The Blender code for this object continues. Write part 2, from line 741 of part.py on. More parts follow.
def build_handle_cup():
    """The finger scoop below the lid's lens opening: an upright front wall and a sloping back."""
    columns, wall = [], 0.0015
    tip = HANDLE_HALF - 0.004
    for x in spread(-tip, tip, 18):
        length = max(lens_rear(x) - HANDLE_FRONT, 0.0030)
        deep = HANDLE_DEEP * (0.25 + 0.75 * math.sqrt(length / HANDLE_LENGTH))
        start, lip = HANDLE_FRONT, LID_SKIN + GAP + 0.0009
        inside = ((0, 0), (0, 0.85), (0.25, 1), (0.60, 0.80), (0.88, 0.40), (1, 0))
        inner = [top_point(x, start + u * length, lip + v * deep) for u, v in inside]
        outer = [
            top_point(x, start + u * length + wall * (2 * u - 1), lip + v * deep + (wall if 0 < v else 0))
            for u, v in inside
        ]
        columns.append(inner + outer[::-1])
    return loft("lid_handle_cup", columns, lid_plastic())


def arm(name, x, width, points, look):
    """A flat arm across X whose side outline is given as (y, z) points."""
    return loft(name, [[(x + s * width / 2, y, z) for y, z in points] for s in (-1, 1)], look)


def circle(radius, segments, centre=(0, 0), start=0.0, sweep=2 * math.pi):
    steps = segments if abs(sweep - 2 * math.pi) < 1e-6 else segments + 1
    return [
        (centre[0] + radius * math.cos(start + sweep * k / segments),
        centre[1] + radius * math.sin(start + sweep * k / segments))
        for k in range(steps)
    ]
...
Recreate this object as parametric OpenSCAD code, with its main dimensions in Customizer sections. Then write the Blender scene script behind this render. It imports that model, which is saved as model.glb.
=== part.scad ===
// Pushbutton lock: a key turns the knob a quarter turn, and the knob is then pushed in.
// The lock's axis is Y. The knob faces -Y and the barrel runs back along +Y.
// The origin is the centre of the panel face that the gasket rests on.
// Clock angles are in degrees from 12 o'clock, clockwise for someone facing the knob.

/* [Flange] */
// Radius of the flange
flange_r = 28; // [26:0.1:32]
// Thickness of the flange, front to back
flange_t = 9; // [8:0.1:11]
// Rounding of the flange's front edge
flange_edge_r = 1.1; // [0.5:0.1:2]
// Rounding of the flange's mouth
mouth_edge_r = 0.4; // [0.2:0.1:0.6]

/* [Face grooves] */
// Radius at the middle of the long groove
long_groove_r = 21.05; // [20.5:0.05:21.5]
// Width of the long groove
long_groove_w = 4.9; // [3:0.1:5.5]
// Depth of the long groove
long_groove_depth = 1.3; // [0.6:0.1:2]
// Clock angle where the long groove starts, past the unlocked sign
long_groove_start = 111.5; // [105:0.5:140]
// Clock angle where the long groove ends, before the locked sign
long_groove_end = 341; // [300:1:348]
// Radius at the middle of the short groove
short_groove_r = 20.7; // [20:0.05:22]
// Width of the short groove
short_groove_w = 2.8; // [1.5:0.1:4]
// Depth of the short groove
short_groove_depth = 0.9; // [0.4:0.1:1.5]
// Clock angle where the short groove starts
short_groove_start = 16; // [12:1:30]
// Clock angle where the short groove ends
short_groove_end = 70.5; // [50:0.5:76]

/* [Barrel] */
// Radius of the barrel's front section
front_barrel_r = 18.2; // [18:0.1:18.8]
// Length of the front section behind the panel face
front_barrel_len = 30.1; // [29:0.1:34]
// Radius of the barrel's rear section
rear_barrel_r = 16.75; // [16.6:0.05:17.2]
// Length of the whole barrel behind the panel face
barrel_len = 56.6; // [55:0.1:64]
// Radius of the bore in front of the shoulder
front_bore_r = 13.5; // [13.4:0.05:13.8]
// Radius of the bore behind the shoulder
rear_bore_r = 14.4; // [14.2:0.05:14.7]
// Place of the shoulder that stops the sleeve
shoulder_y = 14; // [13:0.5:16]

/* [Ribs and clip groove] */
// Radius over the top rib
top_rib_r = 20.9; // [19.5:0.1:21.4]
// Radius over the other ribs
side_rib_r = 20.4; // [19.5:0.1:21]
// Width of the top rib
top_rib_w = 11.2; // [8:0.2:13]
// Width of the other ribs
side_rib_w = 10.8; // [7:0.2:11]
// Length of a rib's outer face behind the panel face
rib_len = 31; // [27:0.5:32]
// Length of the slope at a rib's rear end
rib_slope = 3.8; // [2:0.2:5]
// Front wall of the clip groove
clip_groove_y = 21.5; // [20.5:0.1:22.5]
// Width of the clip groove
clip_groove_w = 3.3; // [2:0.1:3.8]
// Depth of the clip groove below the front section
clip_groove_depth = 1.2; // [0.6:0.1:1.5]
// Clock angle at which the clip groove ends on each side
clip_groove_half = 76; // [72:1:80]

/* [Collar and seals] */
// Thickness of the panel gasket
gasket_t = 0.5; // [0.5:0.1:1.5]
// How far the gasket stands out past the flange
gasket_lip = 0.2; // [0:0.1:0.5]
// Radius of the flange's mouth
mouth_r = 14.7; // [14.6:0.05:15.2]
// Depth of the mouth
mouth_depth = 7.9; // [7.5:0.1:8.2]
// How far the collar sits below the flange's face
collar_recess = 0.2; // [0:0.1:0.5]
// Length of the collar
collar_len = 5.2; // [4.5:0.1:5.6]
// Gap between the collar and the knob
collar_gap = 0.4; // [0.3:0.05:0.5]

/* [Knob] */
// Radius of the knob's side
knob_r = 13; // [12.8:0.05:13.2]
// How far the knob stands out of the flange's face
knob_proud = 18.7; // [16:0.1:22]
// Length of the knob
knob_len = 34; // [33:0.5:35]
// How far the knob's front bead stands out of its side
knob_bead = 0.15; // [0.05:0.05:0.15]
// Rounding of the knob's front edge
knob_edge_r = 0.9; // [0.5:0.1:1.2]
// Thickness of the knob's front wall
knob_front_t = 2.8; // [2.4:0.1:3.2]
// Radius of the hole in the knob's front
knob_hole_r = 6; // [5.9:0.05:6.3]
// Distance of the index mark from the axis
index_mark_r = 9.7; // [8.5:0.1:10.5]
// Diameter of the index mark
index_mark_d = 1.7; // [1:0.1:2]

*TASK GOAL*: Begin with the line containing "The Blender code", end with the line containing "return loft(name, [[(x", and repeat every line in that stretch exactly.

*RESULT FOR THIS EXERCISE*:
The Blender code for this object continues. Write part 2, from line 741 of part.py on. More parts follow.
def build_handle_cup():
    """The finger scoop below the lid's lens opening: an upright front wall and a sloping back."""
    columns, wall = [], 0.0015
    tip = HANDLE_HALF - 0.004
    for x in spread(-tip, tip, 18):
        length = max(lens_rear(x) - HANDLE_FRONT, 0.0030)
        deep = HANDLE_DEEP * (0.25 + 0.75 * math.sqrt(length / HANDLE_LENGTH))
        start, lip = HANDLE_FRONT, LID_SKIN + GAP + 0.0009
        inside = ((0, 0), (0, 0.85), (0.25, 1), (0.60, 0.80), (0.88, 0.40), (1, 0))
        inner = [top_point(x, start + u * length, lip + v * deep) for u, v in inside]
        outer = [
            top_point(x, start + u * length + wall * (2 * u - 1), lip + v * deep + (wall if 0 < v else 0))
            for u, v in inside
        ]
        columns.append(inner + outer[::-1])
    return loft("lid_handle_cup", columns, lid_plastic())


def arm(name, x, width, points, look):
    """A flat arm across X whose side outline is given as (y, z) points."""
    return loft(name, [[(x + s * width / 2, y, z) for y, z in points] for s in (-1, 1)], look)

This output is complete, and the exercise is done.